Two multi-billion dollars enterprises story
Since our JVM performance engineering/troubleshooting tools have been widely used in major enterprises, I had the opportunity to see world-class enterprise applications implementations in action. Recently I had a chance to see two hyper-growth technology companies (if I say their name everyone reading this article will know them). Both companies are headquartered in Silicon Valley. Their business is technology, so they know what they are doing when it comes to engineering. They are Wall Street darlings, enjoying great valuations. Their market cap is in the magnitude of several billions of dollars. They are the poster children of modern thriving enterprises. For our conversation let’s call these two enterprises as Company-A and Company-B.
It immensely surprises me to see how both enterprises have adopted two extremes when it comes to memory size. Company-A has set its heap size (i.e. -Xmx) to be 250gb, whereas Company-B has set its heap size to be 2gb. Company-A’s heap size is 125 times larger than Company-B’s heap size. Both enterprises are confident on their memory size settings. As they say: ‘The proof is in the pudding’; both enterprises are scaling and handling billions of business-critical transactions.
This is a great experience to see both companies who are in the same business, having more or less same revenue/same market cap, located in the same geographical region, at the same point in time adopting two extremes when it comes to memory size. Given this real-life experience, what is the right answer? Large or small size memory? My conclusion is: You can succeed with either strategy if you have a good team in place.
Large memory size can be expensive
A large memory size with a few instances (i.e. machines) tends to be more expensive than with small memory size, a greater number of instances. Here is simple math, based on the cost of an AWS EC2 instances in US East (N. Virginia) region:
m4.16xlarge – 256GB RAM – Linux on-demand instance cost: $3.2/hour
T3a small – 2GB RAM – Linux on-demand instance cost: $0.0188/hour
So, to have capacity of 256GB RAM, we would have to get 128 ‘T3a small’ instance (i.e. 128 instances x 2GB = 256GB).
128 x T3a small – 2GB RAM – Linux on-demand instance cost: $2.4064/hour (i.e. 128 x $0.0188/hour)
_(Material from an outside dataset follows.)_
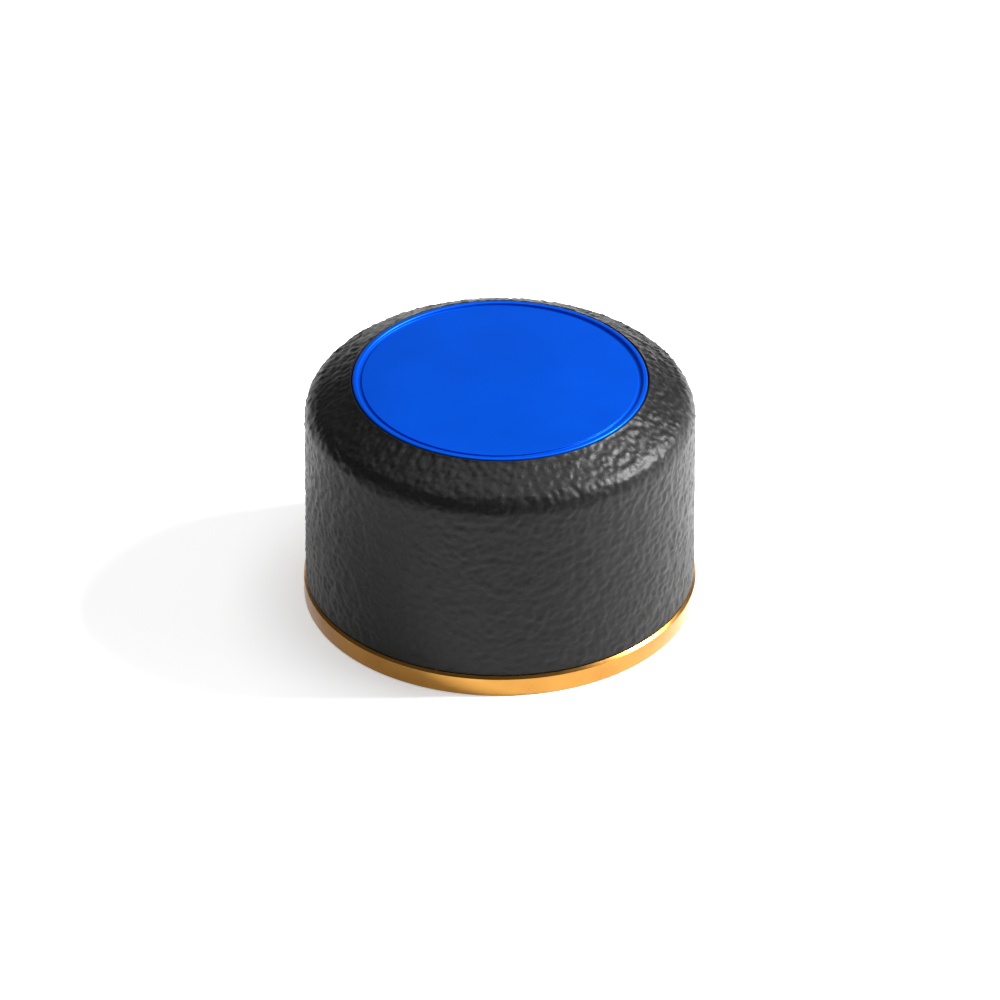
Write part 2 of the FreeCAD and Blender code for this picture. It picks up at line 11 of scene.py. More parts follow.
import bpy
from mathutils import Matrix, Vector


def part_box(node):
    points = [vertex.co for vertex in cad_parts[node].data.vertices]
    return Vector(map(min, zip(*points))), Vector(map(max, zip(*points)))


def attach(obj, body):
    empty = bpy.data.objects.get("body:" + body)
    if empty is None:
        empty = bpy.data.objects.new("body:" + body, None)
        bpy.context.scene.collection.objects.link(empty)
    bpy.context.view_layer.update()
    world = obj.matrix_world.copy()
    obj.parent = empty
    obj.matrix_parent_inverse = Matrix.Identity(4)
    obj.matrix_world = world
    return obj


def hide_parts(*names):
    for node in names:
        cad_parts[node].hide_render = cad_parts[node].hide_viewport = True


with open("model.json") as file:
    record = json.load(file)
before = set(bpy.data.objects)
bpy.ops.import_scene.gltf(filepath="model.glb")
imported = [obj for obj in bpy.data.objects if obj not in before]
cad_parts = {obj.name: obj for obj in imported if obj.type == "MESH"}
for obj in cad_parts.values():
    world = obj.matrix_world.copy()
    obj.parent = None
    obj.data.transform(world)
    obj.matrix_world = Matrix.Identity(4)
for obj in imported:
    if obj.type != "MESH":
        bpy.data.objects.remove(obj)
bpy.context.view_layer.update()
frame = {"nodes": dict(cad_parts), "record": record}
MM = 0.001
NODES = frame["nodes"]

# %% [markdown]
# ## Stage, camera and light
# A product like this is shot on white paper with a long lens, so its upright sides stay parallel.
# The camera looks down by 33 degrees from three metres away, and aims at a point on the axis.

# %% Camera
CAMERA_RISE = math.radians(33.1)
CAMERA_DISTANCE = 3.0
VIEW_WIDTH = 0.2135
AIM = Vector((0, 0, 0.02225))

camera_data = bpy.data.cameras.new("camera")
camera = bpy.data.objects.new("camera", camera_data)
bpy.context.scene.collection.objects.link(camera)
camera.location = AIM + CAMERA_DISTANCE * Vector((0, -math.cos(CAMERA_RISE), math.sin(CAMERA_RISE)))
camera.rotation_euler = (math.pi / 2 - CAMERA_RISE, 0, 0)
camera_data.lens = camera_data.sensor_width * CAMERA_DISTANCE / VIEW_WIDTH
bpy.context.scene.camera = camera
print("lens", round(camera_data.lens), "mm")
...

A large memory size with few instances costs $0.793/hour (i.e. $3.2 – $2.4064) more than small memory size with a lot of instances. In other words, a ‘large memory size with few instances’ strategy is 33% more expensive.
Of course, another counter-argument: You might need fewer engineers, less electricity, and less real estate if you have a smaller number of machines. Patching and upgrading servers might be easier to do as well.
In some cases, the nature of your business itself dictates the memory size of your application. Here is a real-life incident that we faced: When we built HeapHero (Heap Dump analysis tool), our tool’s memory size had to be larger than heap dump file it parses. Suppose a heap dump file size is 100gb, then HeapHero tool’s memory size must be more than 100gb. There is no choice.
Suppose you are caching a large amount (say 200gb) of data for maximizing your application’s performance, then your heap size must be more than 200gb. You will not have a choice. Thus, in some cases, the business requirements will dictate your memory size.
Performance & troubleshooting
If your memory size is large, then typically Garbage Collection pause times will also be high. Garbage collection is a process that runs in your application to clean-up unreferenced objects in memory. If your memory size is large, then the amount of garbage in the memory will also be large. Thus, the amount of time taken to clean up garbage will also be high. When garbage collection runs, it pauses your application.
But there are solutions to this problem:
- You can use pauseless JVM (like ‘Azul’)
- Proper GC tuning needs to be done to reduce pause times
SEE ALSO: GraalVM: Run programs faster everywhere
Similarly, if you need to troubleshoot any memory problem, you will have to capture heap dumps from the application. A heap dump is basically a file that contains all information about your application’s memory, like what objects were present, what are their references, and how much memory each object occupies. Heap dumps of large memory size applications will also tend to be very large. Analyzing large size heap dumps are difficult as well. Even the world’s best heap dump tools like Eclipse MAT and HeapHero have challenges in parsing heap dumps that are more than 100gb. Reproducing these problems in a test lab, storing these heap dump files, and sharing these heap dump files are all challenges.
Emotions come first, rationale next
After reading books like How we Decide by Jonah Lehrer, I am fairly convinced that your prior experience and emotions play a key role in deciding your application’s memory size. I used to work for a major financial institution. The chief architect of this financial institution was suggesting we run our JVMs with very large memory size. The rationale he gave was: “We used to run mainframes with very large memory size ”😊.
If you are working for very large corporations, then there is a 99.99% chance that you may not have a say on what should be the memory size for your application. That decision has already been made by elites/demi-gods who are sitting on the ivory tower 😊. It might be too hard to reverse or change that decision.
But if you have a choice or option, your decision for memory size can be most likely be influenced by your prior experience and emotions. But either way, you can’t go wrong (i.e. going with few instances with large memory size or a lot of instances with small memory size), provided you have the right team in place.